# Exercise
Using the listing below, set down each line from the line containing "4.3, 8.1, True))" through the line containing "before = set(bpy.data.objects)", both ends included, exactly and with nothing added.

# Collected material
————
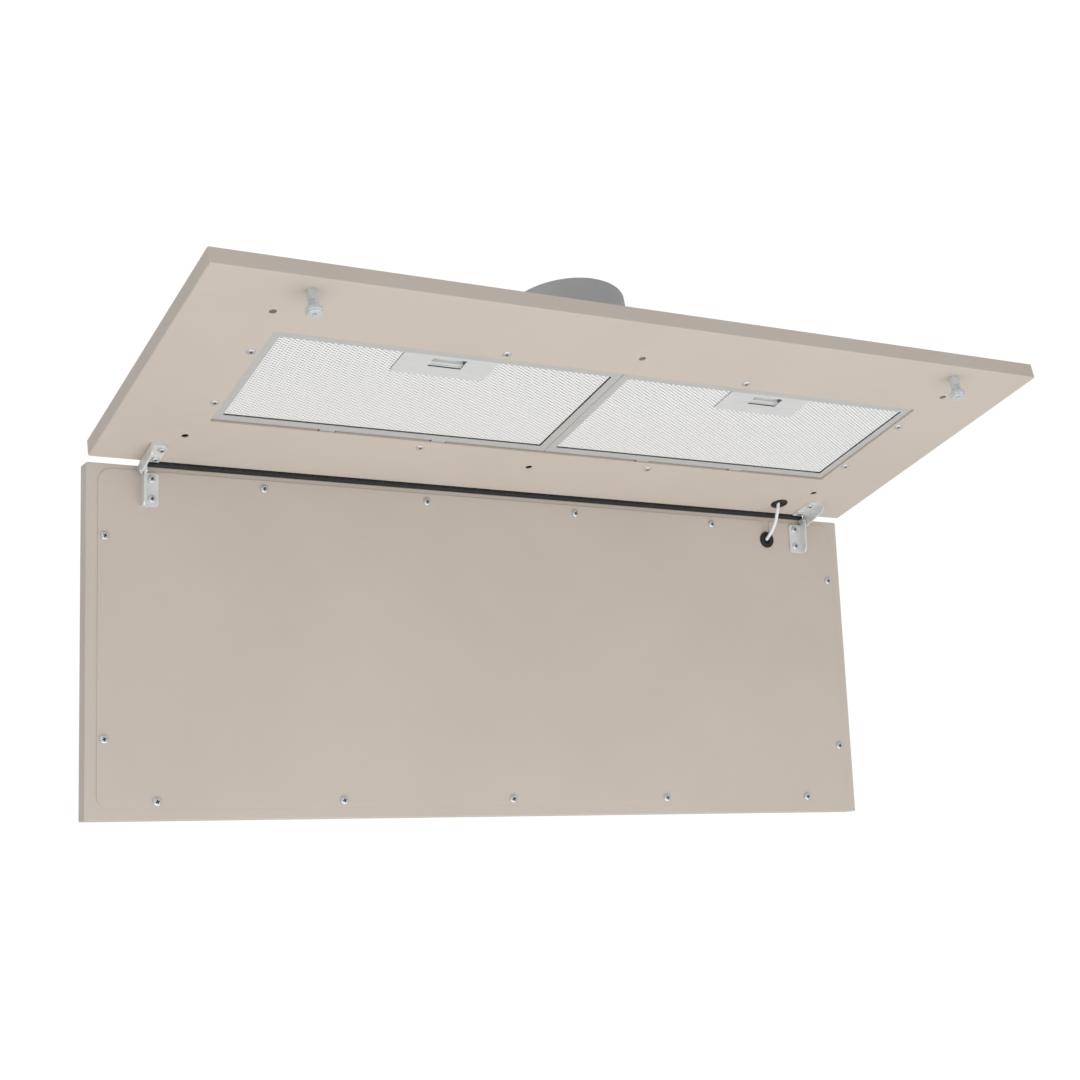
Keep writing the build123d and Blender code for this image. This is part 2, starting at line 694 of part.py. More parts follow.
def filter_frame(side):
    """Channel frame round the filter pack, with rear hooks and a slot for the latch."""
    x0, x1 = filter_bounds(side)
    cx = side * handle_x
    body = block(x0, x1, filter_y0, filter_y1, filter_bottom, filter_top)
    body = rounded(body, Axis.Z, 1.2)
    inside = block(x0 + rail, x1 - rail, filter_y0 + rail, filter_y1 - rail, 0, 12)
    channel = block(
        x0 + skin, x1 - skin, filter_y0 + skin, filter_y1 - skin,
        filter_bottom + skin, filter_top - skin,
    )
    frame = body - inside - channel
    for hook in hook_places:
        a, b = cx + hook - 8, cx + hook + 8
        frame = frame + block(a, b, filter_y1 - 2, filter_y1 + 4.2, 1.3, 2.3)
        frame = frame + block(a, b, filter_y1 - 0.5, tilt_y, tilt_z - 0.5, tilt_z + 0.5)
        frame = frame + lying(a, b, tilt_y, tilt_z, 0.7)
    return frame - block(cx - 11, cx + 11, filter_y0 - 1, filter_y0 + 2, 5.1, 7.4)


def filter_layer(side, z0, z1, pocket):
    """One layer of the filter pack, cut out round the latch pocket where it reaches it."""
    x0, x1 = filter_bounds(side)
    cx = side * handle_x
    layer = block(x0 + 1.4, x1 - 1.4, filter_y0 + 1.4, filter_y1 - 1.4, z0, z1)
    if pocket:
        layer = layer - block(cx - 22, cx + 22, filter_y0, handle_y0 + 31.2, z0 - 1, z1 + 1)
    return layer


def filter_handle(side):
    """Pressed latch plate with a finger slot and the pocket behind it."""
    cx = side * handle_x
    face = block(cx - 48.5, cx + 48.5, handle_y0, handle_y0 + 35.5, 1.9, 2.6)
    face = rounded(face, Axis.Z, 2)
    pocket = block(cx - 21, cx + 21, handle_y0, handle_y0 + 30.2, 2.3, 8.2)
    pocket = pocket - block(cx - 20.4, cx + 20.4, handle_y0 - 1, handle_y0 + 29.6, 2.6, 7.6)
    slot = block(cx - 17, cx + 17, slot_y0, slot_y0 + 15.8, 0, 5)
    return (face + pocket) - slot


slot_y0 = -70.6


def filter_latch(side):
    """Sliding latch: tongue at the front, finger tab in the slot."""
    cx = side * handle_x
    bar = block(cx - 10, cx + 10, tongue_y, -56, 5.5, 7.0)
    tab = block(cx - 16.5, cx + 16.5, -62.6, -56, 2.8, 5.6)
    tab = tab - block(cx - 15.5, cx + 15.5, -61.8, -56.8, 2, 4.4)
    return bar + tab


tongue_y = centre_y - opening_y + 0.45


def latch_spring(side):
    """Folded leaf spring that pushes the latch forward."""
    start, pitch, reach, folds = -55.8, 1.7, 4.5, 6
    points = [(reach * (-1) ** i, start + pitch * i) for i in range(folds + 1)]
    ribbon = FilletPolyline((0, start), *points[1:-1], (0, start + pitch * folds), radius=0.5)
    leaf = extrude(trace(ribbon, line_width=0.3), 1.8)
    return Pos(side * handle_x, 0, 5.2) * leaf


def filter_keeper(side):
    """Spring steel clip on the housing's front wall that the latch tongue rests on."""
    cx = side * handle_x
    wall = centre_y - housing_y + sheet
    leaf = block(cx - 12, cx + 12, wall + 0.05, wall + 0.65, 4.0, 24)
    return leaf + block(cx - 12, cx + 12, wall + 0.05, tongue_y + 0.6, 4.0, 4.6)


# --- write every node --------------------------------------------------------------

def write_tray():
    save("base_tray", base_tray())
    save("tray_hole_caps", *hole_caps())
    save("base_grommet", grommet(grommet_x, grommet_y, 9.6, sheet))
    save("rear_seal", rear_seal())


def write_housing():
    save("plenum_housing", plenum_housing())
    save("housing_screws", *[flush_screw(x, y) for x, y in housing_screws])
    save("housing_nuts", *[hex_nut(x, y) for x, y in housing_screws])
    save("duct_spigot", duct_spigot())
    top = housing_top + 2.5
    save("spigot_screws", *[pan_screw(x, y, top, 3.2, 1.8, 1.5, 7) for x, y in spigot_fixings])
    save("damper_spindle", damper_spindle())
    save("damper_flap_left", damper_flap(-1))
    save("damper_flap_right", damper_flap(1))


def write_blower():
    save("blower_casing", blower_casing())
    save("blower_cover", blower_cover())
    save("outlet_box", outlet_box())
    top = [pan_screw(x, y, housing_top, 3.2, 1.8, 1.5, 12) for x, y in blower_fixings]
    low = [pan_screw(x, y, blower_roof + 1.2, 2.8, 1.6, 1.35, 7) for x, y in motor_fixings]
    save("blower_screws", *top, *low)
    save("motor", motor())
    save("impeller", impeller())
    save("motor_shaft", motor_shaft())


def write_electrics():
    save("run_capacitor", run_capacitor())
    save("control_box", control_box())
    save("control_box_lid", control_box_lid())
    save("control_board", *control_board())
    save("terminal_block", terminal_block())
    save("mains_gland", gland(290, 46, 8.0, 11.0, 4.2))
    save("cable_gland", gland(grommet_x - 3, 31, 6.0, 8.0, 1.95))
    save("flap_cable", flap_cable())


def write_hinges():
    save("hinge_base_bracket_left", base_bracket(-1))
    save("hinge_base_bracket_right", base_bracket(1))
    save("base_bracket_screws", *[under_screw(x, y, -plate, 4.0, 1.8, 8) for x, y in bracket_holes])
    save("hinge_rivets", rivet(-1), rivet(1))
    save("standoffs", standoff(-1), standoff(1))
    save("magnet_cups", magnet_cup(-1), magnet_cup(1))
    save("magnets", magnet(-1), magnet(1))
    save("magnet_screws", magnet_screw(-1), magnet_screw(1))


def write_flap():
    save("flap_panel", hang * flap_panel())
    save("flap_cover", hang * flap_cover())
    save("cover_screws", *[hang * cover_screw(x, s) for x, s in cover_holes])
    save("hinge_flap_bracket_left", hang * flap_bracket(-1))
    save("hinge_flap_bracket_right", hang * flap_bracket(1))
    save("flap_bracket_screws", *[hang * bracket_screw(s, z) for s in (-1, 1) for z in flap_screw_z])
    save("flap_grommet", hang * flap_grommet())
    save("flap_stiffeners", *[hang * stiffener(x) for x in (-220, 220)])
    save("led_holder", hang * led_holder())
    save("led_lens", hang * led_lens())
    save("touch_control", *[hang * piece for piece in touch_glass()])


def write_filters():
    for side, name in ((-1, "left"), (1, "right")):
        save(f"filter_frame_{name}", filter_frame(side))
        lower = filter_layer(side, 2.7, 4.2, True)
        upper = filter_layer(side, 8.4, 9.3, False)
        save(f"filter_mesh_{name}", lower, upper)
        save(f"filter_pad_{name}", filter_layer(side, 4.3, 8.1, True))
        save(f"filter_handle_{name}", filter_handle(side))
        save(f"filter_latch_{name}", filter_latch(side))
        save(f"latch_spring_{name}", latch_spring(side))
        save(f"filter_keeper_{name}", filter_keeper(side))


write_tray()
write_housing()
write_blower()
write_electrics()
write_hinges()
write_flap()
write_filters()
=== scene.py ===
import json
import math
import bmesh
import bpy
from mathutils import Matrix, Vector


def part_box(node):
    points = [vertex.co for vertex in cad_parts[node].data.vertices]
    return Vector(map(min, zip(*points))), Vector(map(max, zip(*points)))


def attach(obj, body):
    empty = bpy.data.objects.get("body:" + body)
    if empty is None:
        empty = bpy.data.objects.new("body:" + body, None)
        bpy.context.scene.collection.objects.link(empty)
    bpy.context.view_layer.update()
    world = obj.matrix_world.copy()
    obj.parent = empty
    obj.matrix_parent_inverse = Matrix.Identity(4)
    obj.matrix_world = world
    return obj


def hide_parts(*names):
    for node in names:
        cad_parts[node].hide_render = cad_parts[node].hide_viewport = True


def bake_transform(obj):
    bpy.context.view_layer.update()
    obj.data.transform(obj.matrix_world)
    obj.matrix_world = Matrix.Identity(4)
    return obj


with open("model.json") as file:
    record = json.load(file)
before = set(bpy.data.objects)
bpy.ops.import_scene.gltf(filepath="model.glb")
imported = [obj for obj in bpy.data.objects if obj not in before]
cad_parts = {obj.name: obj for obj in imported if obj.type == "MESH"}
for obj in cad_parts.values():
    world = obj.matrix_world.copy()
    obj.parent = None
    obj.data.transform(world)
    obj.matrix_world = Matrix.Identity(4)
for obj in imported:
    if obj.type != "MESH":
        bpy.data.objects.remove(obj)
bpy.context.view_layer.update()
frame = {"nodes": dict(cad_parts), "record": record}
nodes = frame["nodes"]
mm = 0.001
print("frame loaded, nodes:", len(nodes))


# camera, cable, lights

studio = {
    "cameraPlace": (-0.94926, -1.38551, -0.83133),
    "cameraTurn": (113.141, 9.015, -28.433),
    "lens": 62.6,
    "floorHeight": -1.45,
    "backdropStrength": 1.02,
    "roomStrength": 0.575,
}


def placeCamera():
    bpy.ops.object.camera_add(location=studio["cameraPlace"])
    camera = bpy.context.object
    camera.name = "hoodCamera"
    camera.rotation_euler = [math.radians(a) for a in studio["cameraTurn"]]
    camera.data.lens = studio["lens"]
    camera.data.sensor_width = 36
    camera.data.clip_end = 60
    bpy.context.scene.camera = camera


def addLight(name, place, aim, size, power):
    bpy.ops.object.light_add(type="AREA", location=place)
    lamp = bpy.context.object
    lamp.name = name
    lamp.data.shape = "RECTANGLE"
    lamp.data.size, lamp.data.size_y = size
    lamp.data.energy = power
    lamp.rotation_euler = (Vector(aim) - Vector(place)).to_track_quat("-Z", "Y").to_euler()


def lightStudio():
    world = bpy.data.worlds.new("paleRoom")
    world.use_nodes = True
    tree = world.node_tree
    sky = tree.nodes["Background"]
    sky.inputs["Color"].default_value = (1, 1, 1, 1)
    sight = tree.nodes.new("ShaderNodeLightPath")
    level = tree.nodes.new("ShaderNodeMapRange")
    level.inputs["To Min"].default_value = studio["roomStrength"]
    level.inputs["To Max"].default_value = studio["backdropStrength"]
    tree.links.new(sight.outputs["Is Camera Ray"], level.inputs["Value"])
    tree.links.new(level.outputs["Result"], sky.inputs["Strength"])
    bpy.context.scene.world = world
    bpy.context.scene.view_settings.view_transform = "Standard"
    addLight("floorSoftbox", (0, -0.35, -1.38), (0, -0.2, 0), (3.0, 2.2), 22)
    addLight("frontSoftbox", (-1.2, -2.6, -0.35), (0, 0, -0.1), (2.0, 2.0), 4.4)
    addLight("highLeftSoftbox", (-2.0, -0.6, 1.7), (0, 0, 0), (1.6, 1.6), 4)
    addLight("rearSoftbox", (1.2, 2.3, 0.9), (0, 0.1, -0.1), (1.6, 1.6), 18)


# picking and shaping helpers

def clearPick():
    bpy.ops.object.select_all(action="DESELECT")


def pickOnly(piece):
    clearPick()
    piece.select_set(True)
    bpy.context.view_layer.objects.active = piece


def editOn(piece):
    pickOnly(piece)
    bpy.ops.object.mode_set(mode="EDIT")


def editOff():
    bpy.ops.object.mode_set(mode="OBJECT")


def pickFaces(piece, wanted):
    bpy.ops.mesh.select_mode(type="FACE")
    bpy.ops.mesh.select_all(action="DESELECT")
    shape = bmesh.from_edit_mesh(piece.data)
    shape.normal_update()
    for face in shape.faces:
        face.select_set(wanted(face))
    bmesh.update_edit_mesh(piece.data)


def pickEdges(piece, wanted):
    bpy.ops.mesh.select_mode(type="EDGE")
    bpy.ops.mesh.select_all(action="DESELECT")
    shape = bmesh.from_edit_mesh(piece.data)
    for edge in shape.edges:
        edge.select_set(wanted(edge))
    bmesh.update_edit_mesh(piece.data)


def applyModifier(piece, kind, **settings):
    pickOnly(piece)
    step = piece.modifiers.new(kind.title(), kind)
    for key, value in settings.items():
        setattr(step, key, value)
    bpy.ops.object.modifier_apply(modifier=step.name)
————
# Answer to this exercise
        save(f"filter_pad_{name}", filter_layer(side, 4.3, 8.1, True))
        save(f"filter_handle_{name}", filter_handle(side))
        save(f"filter_latch_{name}", filter_latch(side))
        save(f"latch_spring_{name}", latch_spring(side))
        save(f"filter_keeper_{name}", filter_keeper(side))


write_tray()
write_housing()
write_blower()
write_electrics()
write_hinges()
write_flap()
write_filters()
=== scene.py ===
import json
import math
import bmesh
import bpy
from mathutils import Matrix, Vector


def part_box(node):
    points = [vertex.co for vertex in cad_parts[node].data.vertices]
    return Vector(map(min, zip(*points))), Vector(map(max, zip(*points)))


def attach(obj, body):
    empty = bpy.data.objects.get("body:" + body)
    if empty is None:
        empty = bpy.data.objects.new("body:" + body, None)
        bpy.context.scene.collection.objects.link(empty)
    bpy.context.view_layer.update()
    world = obj.matrix_world.copy()
    obj.parent = empty
    obj.matrix_parent_inverse = Matrix.Identity(4)
    obj.matrix_world = world
    return obj


def hide_parts(*names):
    for node in names:
        cad_parts[node].hide_render = cad_parts[node].hide_viewport = True


def bake_transform(obj):
    bpy.context.view_layer.update()
    obj.data.transform(obj.matrix_world)
    obj.matrix_world = Matrix.Identity(4)
    return obj


with open("model.json") as file:
    record = json.load(file)
before = set(bpy.data.objects)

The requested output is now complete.